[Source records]
···

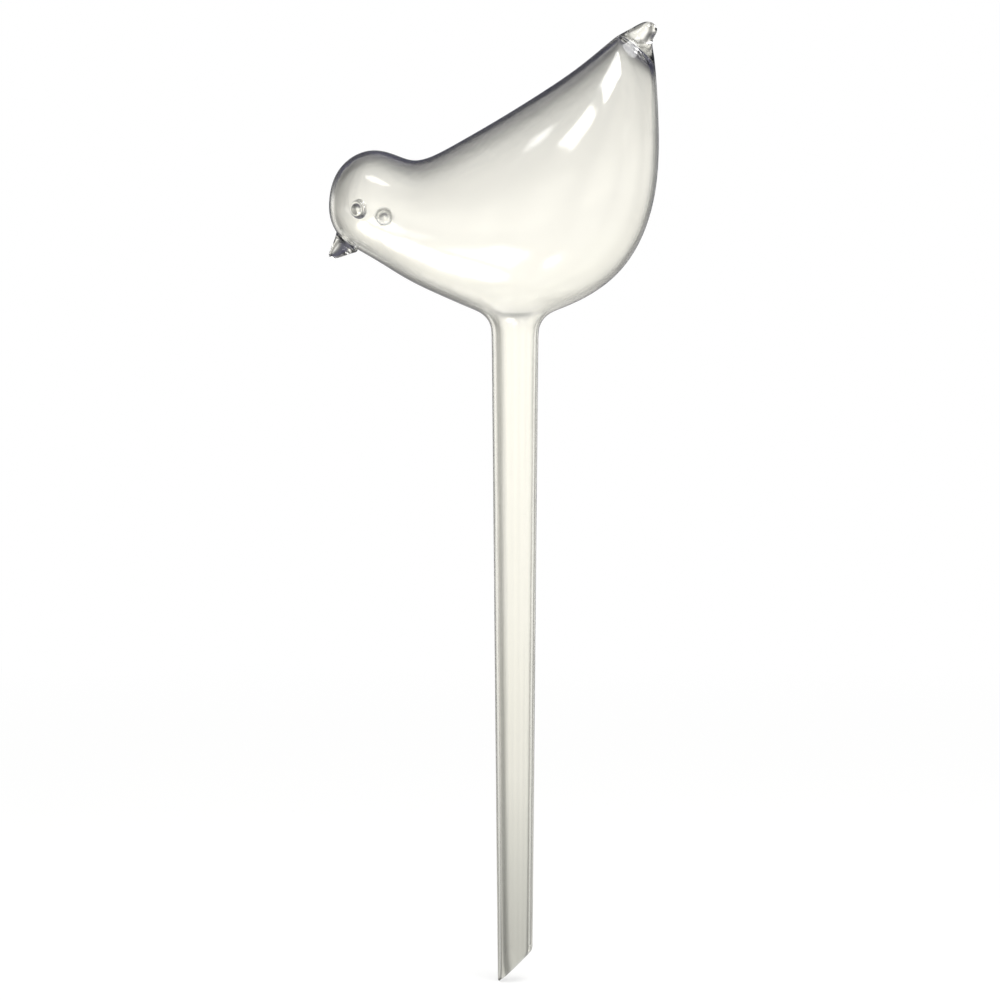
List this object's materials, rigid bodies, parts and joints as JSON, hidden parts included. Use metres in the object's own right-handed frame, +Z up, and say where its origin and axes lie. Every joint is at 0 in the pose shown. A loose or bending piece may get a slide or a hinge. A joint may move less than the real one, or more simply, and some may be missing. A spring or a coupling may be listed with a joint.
{
  "type": "watering globe",
  "caption": "Clear hollow bird on a long tapering feed stem with a slanting open tip, pushed into a pot's soil to let water out slowly.",
  "frame": {"origin": "on the feed stem's axis, level with the stem's pointed tip", "axes": "+Z up along the stem, +X towards the tail, -X the way the beak points, +Y across the bird"},
  "size_m": [0.1031, 0.0532, 0.2885],
  "materials": {
    "clear_plastic": "clear and glossy, with a faint ivory tint and fine flow waves"
  },
  "bodies": {
    "root": {"bird_body": "clear_plastic", "feed_stem": "clear_plastic", "tail_tip": "clear_plastic", "beak": "clear_plastic", "left_eye": "clear_plastic", "right_eye": "clear_plastic"}
  },
  "joints": []
}
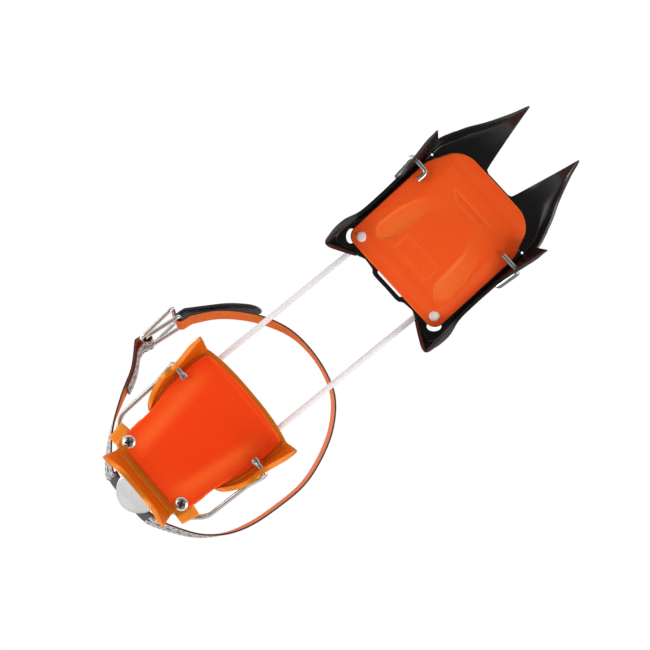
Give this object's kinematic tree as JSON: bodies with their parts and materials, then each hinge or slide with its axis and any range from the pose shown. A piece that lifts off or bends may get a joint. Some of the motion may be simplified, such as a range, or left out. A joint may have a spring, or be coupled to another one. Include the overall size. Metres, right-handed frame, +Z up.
{
  "type": "crampon",
  "caption": "Touring crampon with a steel front half and aluminium heel half joined by cords, with anti-snow plates, wire toe bail, heel bail with lever, and a buckled ankle strap.",
  "frame": {"origin": "On the ground under the middle of the crampon, which stands on the tips of its points.", "axes": "+X runs from heel to front points, +Y to the wearer's left, +Z up to the boot sole."},
  "size_m": [0.349, 0.1402, 0.0987],
  "materials": {
    "black_steel": "gloss",
    "orange_plastic": "gloss",
    "orange_aluminium": "anodised satin",
    "bright_steel": "polished",
    "white_plastic": "satin",
    "white_cord": "braided",
    "strap_webbing": "woven",
    "black_webbing": "coated"
  },
  "bodies": {
    "front": {"front_frame": "black_steel", "front_antisnow_plate": "orange_plastic", "front_rivet_left": "white_plastic", "front_rivet_right": "white_plastic", "adjuster_rail_left": "bright_steel", "adjuster_rail_right": "bright_steel", "rail_rivet_left_rear": "bright_steel", "rail_rivet_left_front": "bright_steel", "rail_rivet_right_rear": "bright_steel", "rail_rivet_right_front": "bright_steel"},
    "toe_bail": {"toe_bail": "bright_steel"},
    "link_front": {"adjuster_bar": "bright_steel", "cord_knot_left": "white_cord", "cord_knot_right": "white_cord", "cord_front_left": "white_cord", "cord_front_right": "white_cord"},
    "link_middle": {"cord_middle_left": "white_cord", "cord_middle_right": "white_cord"},
    "heel": {"heel_frame": "orange_aluminium", "heel_antisnow_plate": "orange_plastic", "heel_screw_left": "bright_steel", "heel_screw_right": "bright_steel", "heel_nut_left": "bright_steel", "heel_nut_right": "bright_steel", "cord_post_left": "bright_steel", "cord_post_right": "bright_steel", "cord_heel_loop": "white_cord"},
    "heel_bail": {"heel_bail": "bright_steel"},
    "heel_lever": {"heel_lever": "white_plastic", "strap_sleeve": "black_webbing"},
    "strap": {"strap_short": "strap_webbing", "strap_long": "strap_webbing", "strap_tail": "black_webbing", "buckle_ring_inner": "bright_steel"},
    "buckle_ring": {"buckle_ring_outer": "bright_steel"}
  },
  "joints": [
    {"name": "toe_bail_swing", "type": "hinge", "parent": "front", "child": "toe_bail", "pos_m": [0.10519, 0.00253, 0.0265], "axis": [0.0401, 0.9992, 0], "range_deg": [-50, 20]},
    {"name": "length_adjust", "type": "slide", "parent": "front", "child": "link_front", "axis": [-0.9992, 0.0401, 0], "range_m": [-0.027, 0.015]},
    {"name": "fold_front", "type": "hinge", "parent": "link_front", "child": "link_middle", "pos_m": [0.0025, 0.002, 0.0393], "axis": [0, -1, 0], "range_deg": [-30, 90], "deforming": ["cord_front_left", "cord_front_right", "cord_middle_left", "cord_middle_right"]},
    {"name": "fold_heel", "type": "hinge", "parent": "link_middle", "child": "heel", "pos_m": [-0.0595, 0.0008, 0.0393], "axis": [0, -1, 0], "range_deg": [-30, 90], "deforming": ["cord_heel_loop"]},
    {"name": "heel_bail_swing", "type": "hinge", "parent": "heel", "child": "heel_bail", "pos_m": [-0.0855, 0.0008, 0.026], "axis": [0, 1, 0], "range_deg": [0, 95]},
    {"name": "strap_level", "type": "hinge", "parent": "heel_bail", "child": "strap", "pos_m": [-0.1475, 0.0008, 0.052], "axis": [0, 1, 0], "range_deg": [-95, 0]},
    {"name": "heel_lever_tilt", "type": "hinge", "parent": "strap", "child": "heel_lever", "pos_m": [-0.1475, 0.0008, 0.052], "axis": [0, 1, 0], "range_deg": [-25, 60]},
    {"name": "buckle_ring_lift", "type": "hinge", "parent": "strap", "child": "buckle_ring", "pos_m": [-0.09606, -0.0651, 0.07925], "axis": [-0.2105, 0.2606, 0.9422], "range_deg": [-60, 0]}
  ],
  "couplings": [
    {"joint": "strap_level", "follows": "heel_bail_swing", "ratio": -1}
  ]
}
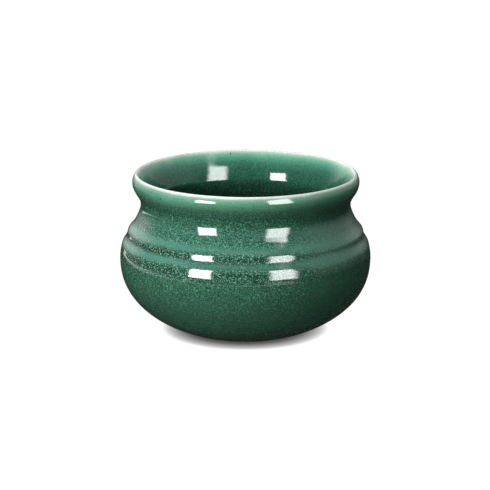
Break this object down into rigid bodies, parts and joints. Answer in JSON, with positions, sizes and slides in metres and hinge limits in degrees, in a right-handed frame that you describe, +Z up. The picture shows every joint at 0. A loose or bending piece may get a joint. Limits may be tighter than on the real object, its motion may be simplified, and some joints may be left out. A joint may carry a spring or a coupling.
{
  "type": "brush pot",
  "caption": "Squat wide-mouthed stoneware pot with a flared lip, concave neck, full belly and low foot ring, for standing or rinsing writing brushes.",
  "frame": {"origin": "centre of the foot ring's bearing face, on the surface the pot stands on", "axes": "+Z up along the pot's axis of revolution; the pot is round, so X and Y are free"},
  "size_m": [0.1098, 0.1098, 0.07],
  "materials": {
    "stoneware": "bare fired stoneware, matt and slightly gritty, brown",
    "outer_glaze": "glossy deep copper-green glaze, mottled and finely speckled, paler where it breaks over the lip",
    "liner_glaze": "glossy green glaze, paler near the lip and darker towards the floor",
    "foot_well_glaze": "glossy deep green glaze"
  },
  "bodies": {
    "root": {"clay_body": "stoneware", "outer_glaze": "outer_glaze", "liner_glaze": "liner_glaze", "foot_well_glaze": "foot_well_glaze"}
  },
  "joints": []
}
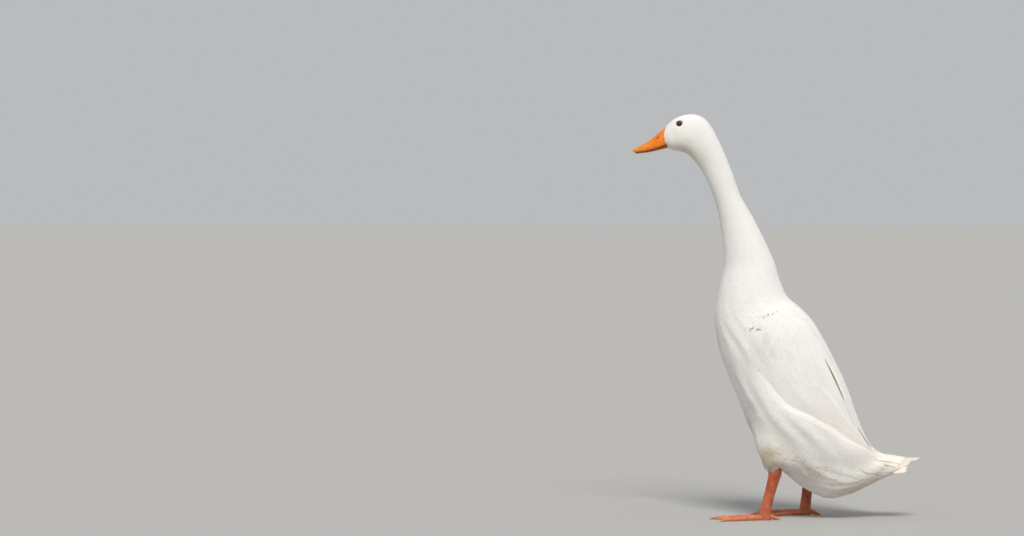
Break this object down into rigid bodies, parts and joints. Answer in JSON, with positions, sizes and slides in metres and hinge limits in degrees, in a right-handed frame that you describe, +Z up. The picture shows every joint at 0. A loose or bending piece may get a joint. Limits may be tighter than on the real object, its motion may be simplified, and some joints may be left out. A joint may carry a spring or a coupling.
{
  "type": "indian runner duck",
  "caption": "Life-size model of a white indian runner duck standing upright, with a long neck, orange bill, folded wings, short tail and webbed feet.",
  "frame": {"origin": "on the floor, under the middle of the duck's bounding box", "axes": "-X towards the bill, +X towards the tail, -Y towards the duck's left side, +Z up"},
  "size_m": [0.3874, 0.1272, 0.543],
  "materials": {
    "plumage": "soft matte white feathers",
    "wing_plumage": "smooth matte white feathers, tinted cream",
    "tail_plumage": "smooth matte white feathers",
    "bill": "satin orange horn",
    "leg": "scaly orange-red skin",
    "eye": "wet dark brown"
  },
  "bodies": {
    "root": {"bill_lower": "bill", "bill_upper": "bill", "eye_left": "eye", "eye_right": "eye", "foot_left": "leg", "foot_right": "leg", "head": "plumage", "neck_lower": "plumage", "neck_upper": "plumage", "shank_left": "leg", "shank_right": "leg", "tail": "tail_plumage", "thigh_left": "plumage", "thigh_right": "plumage", "torso": "plumage", "wing_left": "wing_plumage", "wing_right": "wing_plumage"}
  },
  "joints": []
}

···

| WORK TO DO |
Repeat each record in full; every line must match exactly.

| RESPONSE TO THIS TASK |
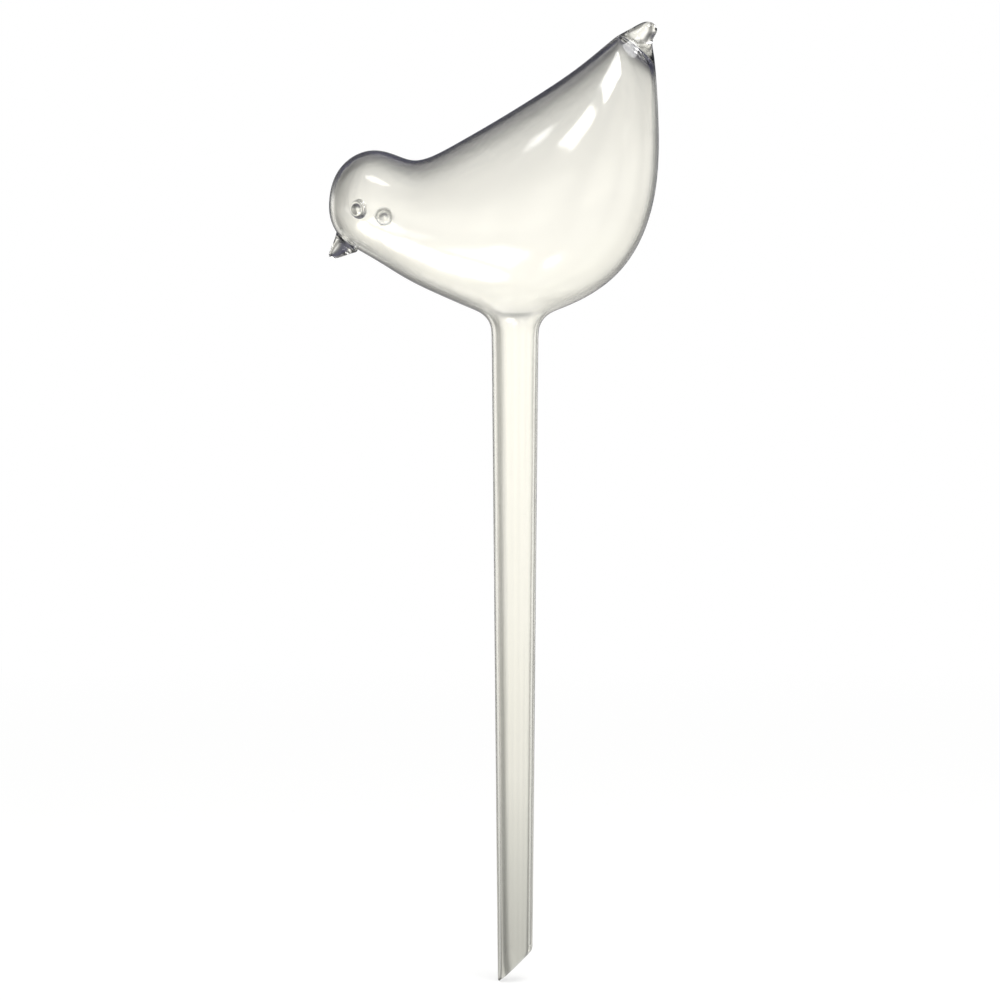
List this object's materials, rigid bodies, parts and joints as JSON, hidden parts included. Use metres in the object's own right-handed frame, +Z up, and say where its origin and axes lie. Every joint is at 0 in the pose shown. A loose or bending piece may get a slide or a hinge. A joint may move less than the real one, or more simply, and some may be missing. A spring or a coupling may be listed with a joint.
{
  "type": "watering globe",
  "caption": "Clear hollow bird on a long tapering feed stem with a slanting open tip, pushed into a pot's soil to let water out slowly.",
  "frame": {"origin": "on the feed stem's axis, level with the stem's pointed tip", "axes": "+Z up along the stem, +X towards the tail, -X the way the beak points, +Y across the bird"},
  "size_m": [0.1031, 0.0532, 0.2885],
  "materials": {
    "clear_plastic": "clear and glossy, with a faint ivory tint and fine flow waves"
  },
  "bodies": {
    "root": {"bird_body": "clear_plastic", "feed_stem": "clear_plastic", "tail_tip": "clear_plastic", "beak": "clear_plastic", "left_eye": "clear_plastic", "right_eye": "clear_plastic"}
  },
  "joints": []
}
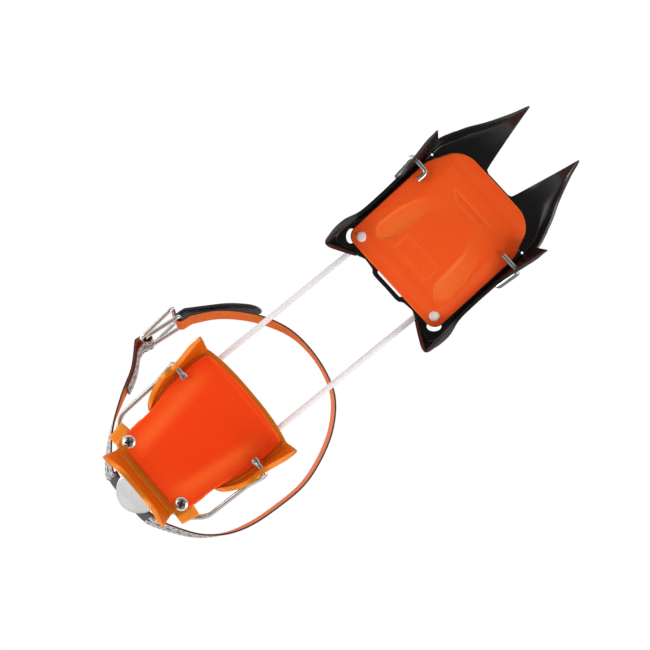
Give this object's kinematic tree as JSON: bodies with their parts and materials, then each hinge or slide with its axis and any range from the pose shown. A piece that lifts off or bends may get a joint. Some of the motion may be simplified, such as a range, or left out. A joint may have a spring, or be coupled to another one. Include the overall size. Metres, right-handed frame, +Z up.
{
  "type": "crampon",
  "caption": "Touring crampon with a steel front half and aluminium heel half joined by cords, with anti-snow plates, wire toe bail, heel bail with lever, and a buckled ankle strap.",
  "frame": {"origin": "On the ground under the middle of the crampon, which stands on the tips of its points.", "axes": "+X runs from heel to front points, +Y to the wearer's left, +Z up to the boot sole."},
  "size_m": [0.349, 0.1402, 0.0987],
  "materials": {
    "black_steel": "gloss",
    "orange_plastic": "gloss",
    "orange_aluminium": "anodised satin",
    "bright_steel": "polished",
    "white_plastic": "satin",
    "white_cord": "braided",
    "strap_webbing": "woven",
    "black_webbing": "coated"
  },
  "bodies": {
    "front": {"front_frame": "black_steel", "front_antisnow_plate": "orange_plastic", "front_rivet_left": "white_plastic", "front_rivet_right": "white_plastic", "adjuster_rail_left": "bright_steel", "adjuster_rail_right": "bright_steel", "rail_rivet_left_rear": "bright_steel", "rail_rivet_left_front": "bright_steel", "rail_rivet_right_rear": "bright_steel", "rail_rivet_right_front": "bright_steel"},
    "toe_bail": {"toe_bail": "bright_steel"},
    "link_front": {"adjuster_bar": "bright_steel", "cord_knot_left": "white_cord", "cord_knot_right": "white_cord", "cord_front_left": "white_cord", "cord_front_right": "white_cord"},
    "link_middle": {"cord_middle_left": "white_cord", "cord_middle_right": "white_cord"},
    "heel": {"heel_frame": "orange_aluminium", "heel_antisnow_plate": "orange_plastic", "heel_screw_left": "bright_steel", "heel_screw_right": "bright_steel", "heel_nut_left": "bright_steel", "heel_nut_right": "bright_steel", "cord_post_left": "bright_steel", "cord_post_right": "bright_steel", "cord_heel_loop": "white_cord"},
    "heel_bail": {"heel_bail": "bright_steel"},
    "heel_lever": {"heel_lever": "white_plastic", "strap_sleeve": "black_webbing"},
    "strap": {"strap_short": "strap_webbing", "strap_long": "strap_webbing", "strap_tail": "black_webbing", "buckle_ring_inner": "bright_steel"},
    "buckle_ring": {"buckle_ring_outer": "bright_steel"}
  },
  "joints": [
    {"name": "toe_bail_swing", "type": "hinge", "parent": "front", "child": "toe_bail", "pos_m": [0.10519, 0.00253, 0.0265], "axis": [0.0401, 0.9992, 0], "range_deg": [-50, 20]},
    {"name": "length_adjust", "type": "slide", "parent": "front", "child": "link_front", "axis": [-0.9992, 0.0401, 0], "range_m": [-0.027, 0.015]},
    {"name": "fold_front", "type": "hinge", "parent": "link_front", "child": "link_middle", "pos_m": [0.0025, 0.002, 0.0393], "axis": [0, -1, 0], "range_deg": [-30, 90], "deforming": ["cord_front_left", "cord_front_right", "cord_middle_left", "cord_middle_right"]},
    {"name": "fold_heel", "type": "hinge", "parent": "link_middle", "child": "heel", "pos_m": [-0.0595, 0.0008, 0.0393], "axis": [0, -1, 0], "range_deg": [-30, 90], "deforming": ["cord_heel_loop"]},
    {"name": "heel_bail_swing", "type": "hinge", "parent": "heel", "child": "heel_bail", "pos_m": [-0.0855, 0.0008, 0.026], "axis": [0, 1, 0], "range_deg": [0, 95]},
    {"name": "strap_level", "type": "hinge", "parent": "heel_bail", "child": "strap", "pos_m": [-0.1475, 0.0008, 0.052], "axis": [0, 1, 0], "range_deg": [-95, 0]},
    {"name": "heel_lever_tilt", "type": "hinge", "parent": "strap", "child": "heel_lever", "pos_m": [-0.1475, 0.0008, 0.052], "axis": [0, 1, 0], "range_deg": [-25, 60]},
    {"name": "buckle_ring_lift", "type": "hinge", "parent": "strap", "child": "buckle_ring", "pos_m": [-0.09606, -0.0651, 0.07925], "axis": [-0.2105, 0.2606, 0.9422], "range_deg": [-60, 0]}
  ],
  "couplings": [
    {"joint": "strap_level", "follows": "heel_bail_swing", "ratio": -1}
  ]
}
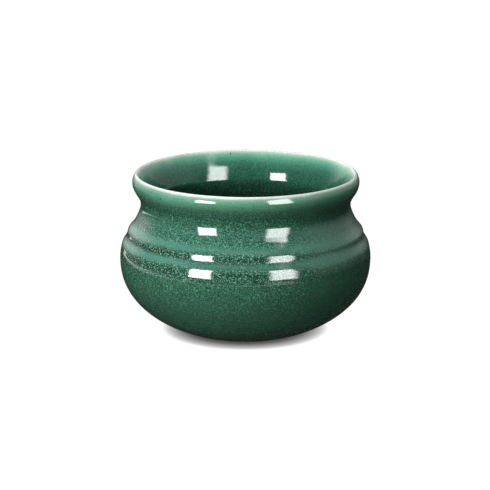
Break this object down into rigid bodies, parts and joints. Answer in JSON, with positions, sizes and slides in metres and hinge limits in degrees, in a right-handed frame that you describe, +Z up. The picture shows every joint at 0. A loose or bending piece may get a joint. Limits may be tighter than on the real object, its motion may be simplified, and some joints may be left out. A joint may carry a spring or a coupling.
{
  "type": "brush pot",
  "caption": "Squat wide-mouthed stoneware pot with a flared lip, concave neck, full belly and low foot ring, for standing or rinsing writing brushes.",
  "frame": {"origin": "centre of the foot ring's bearing face, on the surface the pot stands on", "axes": "+Z up along the pot's axis of revolution; the pot is round, so X and Y are free"},
  "size_m": [0.1098, 0.1098, 0.07],
  "materials": {
    "stoneware": "bare fired stoneware, matt and slightly gritty, brown",
    "outer_glaze": "glossy deep copper-green glaze, mottled and finely speckled, paler where it breaks over the lip",
    "liner_glaze": "glossy green glaze, paler near the lip and darker towards the floor",
    "foot_well_glaze": "glossy deep green glaze"
  },
  "bodies": {
    "root": {"clay_body": "stoneware", "outer_glaze": "outer_glaze", "liner_glaze": "liner_glaze", "foot_well_glaze": "foot_well_glaze"}
  },
  "joints": []
}
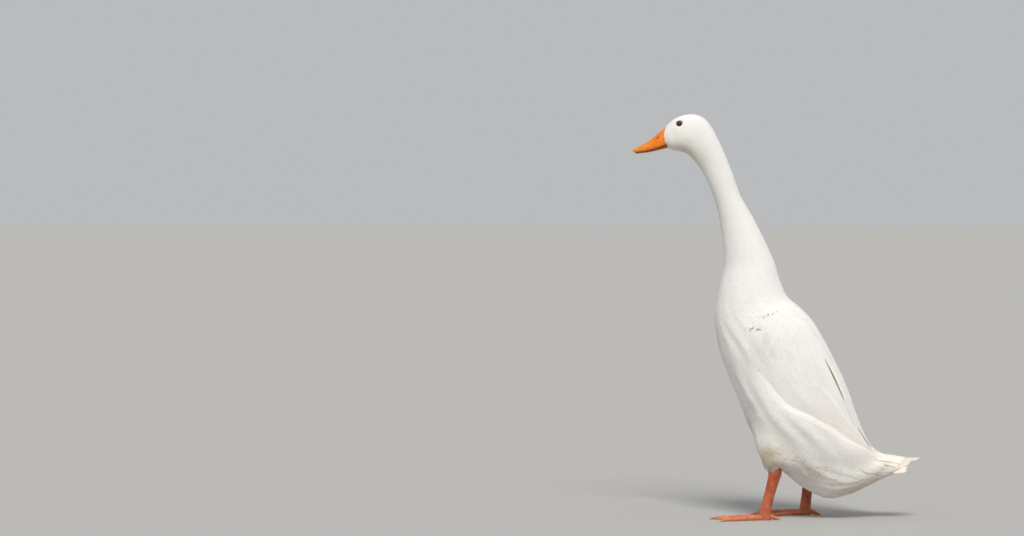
Break this object down into rigid bodies, parts and joints. Answer in JSON, with positions, sizes and slides in metres and hinge limits in degrees, in a right-handed frame that you describe, +Z up. The picture shows every joint at 0. A loose or bending piece may get a joint. Limits may be tighter than on the real object, its motion may be simplified, and some joints may be left out. A joint may carry a spring or a coupling.
{
  "type": "indian runner duck",
  "caption": "Life-size model of a white indian runner duck standing upright, with a long neck, orange bill, folded wings, short tail and webbed feet.",
  "frame": {"origin": "on the floor, under the middle of the duck's bounding box", "axes": "-X towards the bill, +X towards the tail, -Y towards the duck's left side, +Z up"},
  "size_m": [0.3874, 0.1272, 0.543],
  "materials": {
    "plumage": "soft matte white feathers",
    "wing_plumage": "smooth matte white feathers, tinted cream",
    "tail_plumage": "smooth matte white feathers",
    "bill": "satin orange horn",
    "leg": "scaly orange-red skin",
    "eye": "wet dark brown"
  },
  "bodies": {
    "root": {"bill_lower": "bill", "bill_upper": "bill", "eye_left": "eye", "eye_right": "eye", "foot_left": "leg", "foot_right": "leg", "head": "plumage", "neck_lower": "plumage", "neck_upper": "plumage", "shank_left": "leg", "shank_right": "leg", "tail": "tail_plumage", "thigh_left": "plumage", "thigh_right": "plumage", "torso": "plumage", "wing_left": "wing_plumage", "wing_right": "wing_plumage"}
  },
  "joints": []
}